Extract the complete listing and repeat it word for word.

Supplied material:
★ ★ ★

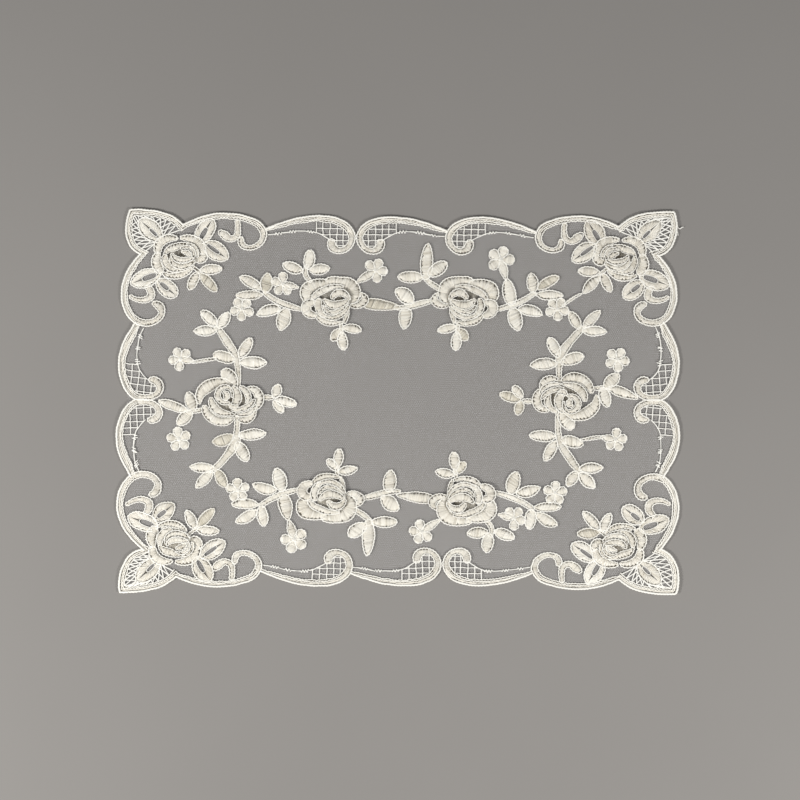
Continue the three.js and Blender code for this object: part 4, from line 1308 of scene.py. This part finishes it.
def shifted(one, two, w):
    """The line w inside a corner petal's two sides, cut where they cross."""
    def shift(L):
        return L - normals(L) * w
    a, b = shift(one), shift(two)
    def far(P, Q):
        return np.sqrt(((P[:, None] - Q[None]) ** 2).sum(-1)).min(1)
    a, b = a[far(a, two) > w * 1.005], b[far(b, one) > w * 1.005]
    return np.vstack([a, b]), len(a)

def corner_petal(cords, fills, lobe, spray, rose):
    one, two, tip = petal_lines(lobe)
    z = WORK_Z
    i = LOBES.index(lobe)
    before, after = LOBES[i - 1], LOBES[(i + 1) % len(LOBES)]
    k1 = notch_turn(one[:30:3], band_of(before).off(side_of(before), 0)[:30:3])
    k2 = notch_turn(two[::-1][:30:3], band_of(after).off(side_of(after), 0)[:30:3])
    def line(w):
        L, _ = shifted(one, two, w)
        return L
    out, k = shifted(one, two, EDGE_CORD)
    out = drawn_out(out, EDGE_CORD * k1, EDGE_CORD * k2)
    tube(cords, out[:k + 2], EDGE_CORD, z, tone=0.72, drift=0.12, taper=(False, False), sew=-1)
    tube(cords, out[k:], EDGE_CORD, z, tone=0.72, drift=0.12, taper=(False, False), sew=-1)
    def soft(w, r, jut=0.0, share=0.5):
        L = relax(resample(line(w), 0.5), 3, False)
        L = L - normals(L) * holes(chord(L), jut, share)[:, None] if jut else L
        return drawn_out(np.column_stack([L, np.full(len(L), r)]), w * k1, w * k2)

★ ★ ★

Written response:
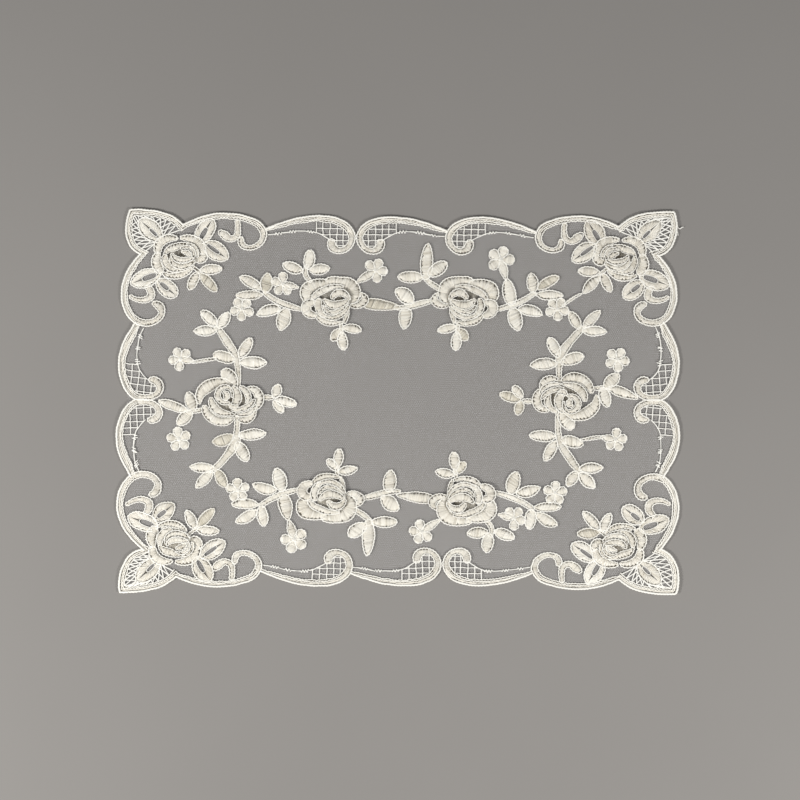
Continue the three.js and Blender code for this object: part 4, from line 1308 of scene.py. This part finishes it.
def shifted(one, two, w):
    """The line w inside a corner petal's two sides, cut where they cross."""
    def shift(L):
        return L - normals(L) * w
    a, b = shift(one), shift(two)
    def far(P, Q):
        return np.sqrt(((P[:, None] - Q[None]) ** 2).sum(-1)).min(1)
    a, b = a[far(a, two) > w * 1.005], b[far(b, one) > w * 1.005]
    return np.vstack([a, b]), len(a)

def corner_petal(cords, fills, lobe, spray, rose):
    one, two, tip = petal_lines(lobe)
    z = WORK_Z
    i = LOBES.index(lobe)
    before, after = LOBES[i - 1], LOBES[(i + 1) % len(LOBES)]
    k1 = notch_turn(one[:30:3], band_of(before).off(side_of(before), 0)[:30:3])
    k2 = notch_turn(two[::-1][:30:3], band_of(after).off(side_of(after), 0)[:30:3])
    def line(w):
        L, _ = shifted(one, two, w)
        return L
    out, k = shifted(one, two, EDGE_CORD)
    out = drawn_out(out, EDGE_CORD * k1, EDGE_CORD * k2)
    tube(cords, out[:k + 2], EDGE_CORD, z, tone=0.72, drift=0.12, taper=(False, False), sew=-1)
    tube(cords, out[k:], EDGE_CORD, z, tone=0.72, drift=0.12, taper=(False, False), sew=-1)
    def soft(w, r, jut=0.0, share=0.5):
        L = relax(resample(line(w), 0.5), 3, False)
        L = L - normals(L) * holes(chord(L), jut, share)[:, None] if jut else L
        return drawn_out(np.column_stack([L, np.full(len(L), r)]), w * k1, w * k2)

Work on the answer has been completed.